Donny closed his eyes tight, seeing his potential future. He looked up at me one last time and whispered, betrayal quavering under the words, "Vencer from Holland." Then he deposited the load.
---
It was 8 days later when we were back in Dr. Bleuler's office. 8 days since mom had crashed into the restroom to find the tail-end of her last payload half-hanging out of Donny's. 8 days since Donny had to undergo 3 days of psychiatric supervision in the hospital, followed by another 4 of observation due to a strange fever. We got home yesterday and for the first time since he could recognize images, Donny walked past his car collection as if it wasn’t there.
"And are you still seeing your friend Vencer?" Bleuler asked, glancing at the spot where I'd sat before. I wasn't there now, I was back behind Donny's eyes. He glanced down at the brass bowl, now covered with a matching brass lid, and shook his head.

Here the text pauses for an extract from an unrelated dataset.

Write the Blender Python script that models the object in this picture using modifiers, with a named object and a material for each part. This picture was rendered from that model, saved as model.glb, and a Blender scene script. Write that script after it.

"No Vencer here," he said, meeting her gaze and smiling as if his social fortitude had always been there, dormant, one shoddy stool surgery away from breaching the surface. Smells no longer set off choruses between his ears. Sights didn’t taste like anything but the inside of his mouth. “Just me. I feel, I don't know how to say it... Like I've been underwater my whole life, but something helped me swim up to show me that I've been all along.”

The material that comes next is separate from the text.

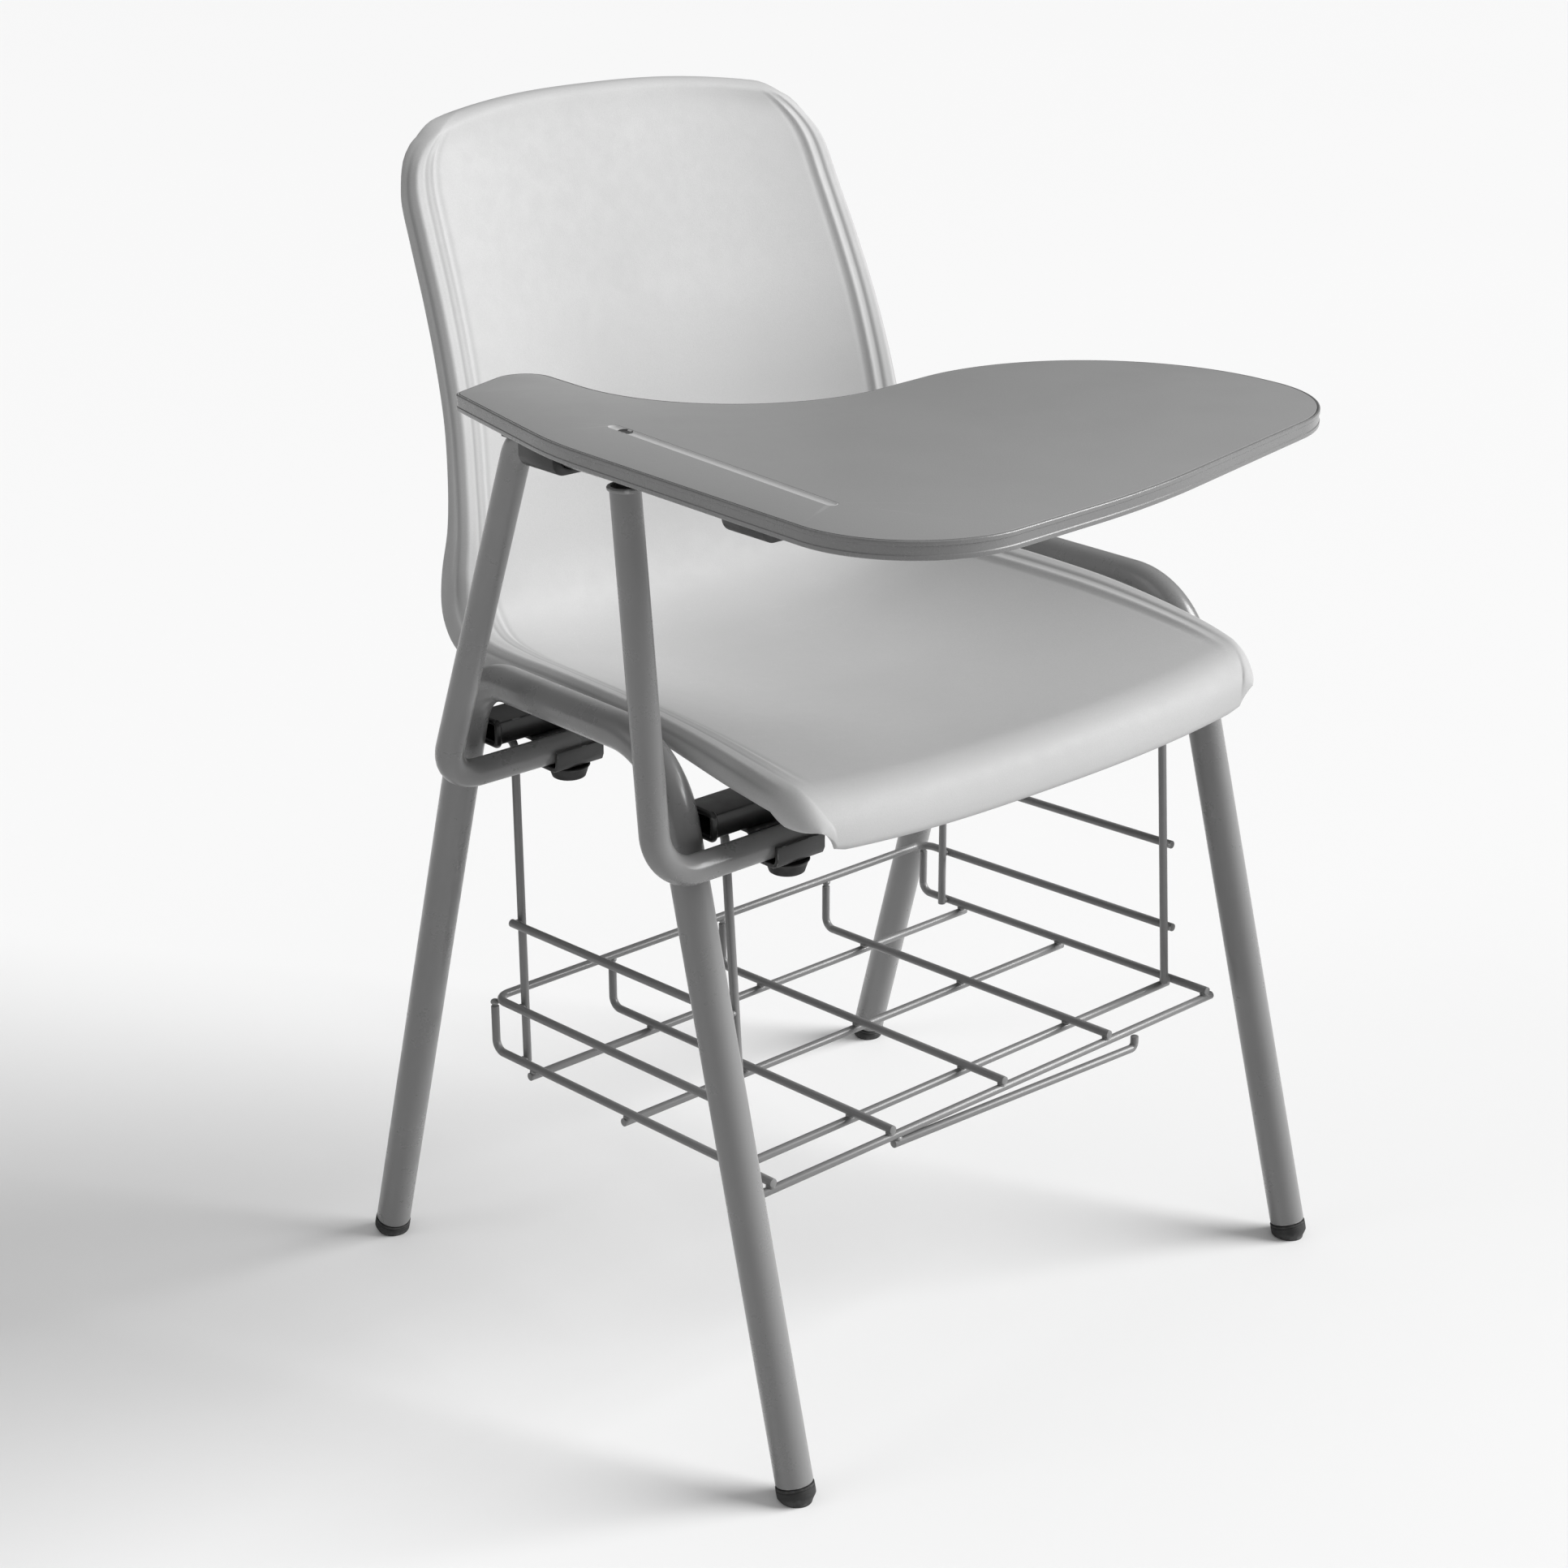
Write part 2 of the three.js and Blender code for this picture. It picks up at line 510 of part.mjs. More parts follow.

Bleuler nodded at the analogy and the psychological implications of maturity it signified. She was impressed, although whether it was with Donny or herself, patting her own back for a cure she unintentionally and indirectly caused, it wasn't clear.
The bags under mom's eyes were ghosts of their former selves. She kept her opinion to herself about the hack in front of them. About how she knew people who accepted landing in Holland were the ones that would never know they could leave.
"I'm glad I could help," Bleuler said, and now it was clear the impressed nod was most definitely self-congratulatory. "The beauty of a broken mind is its ability to heal in a way no one whole ever could." She reached and removed the lid, revealing the brass bowl was indeed no longer filled with ginger potpourri. “Would you like a piece of candy before you go?”
The accepted taffy toxin was halfway to Donny's stomach, and with no way to stop him, its effects were so fast I felt the moment the sugar slammed the door on our once-tenuous connection.
We'd crossed the home stretch, all that work now undone by the arrogance of another practitioner versed solely in prescription. By my inability to let Donny know how we'd finished the race. Suddenly, mom’s irritation with Dr. Bleuler botching the famous poem about being okay with raising special needs kids made more sense now.
Not getting over not getting over to Italy prevents you from enjoying how Holland can be lovely too. It’s not the worst sentiment on its own. Donny seemed to be ok being him without me, and him being ok was the goal. Maybe Holland was an okay place to end up. I’d have time enough to think that through, laying in wait to pounce out in Donny’s periphery at the smallest sign of any looming bowls of gene-powering ginger potpourri.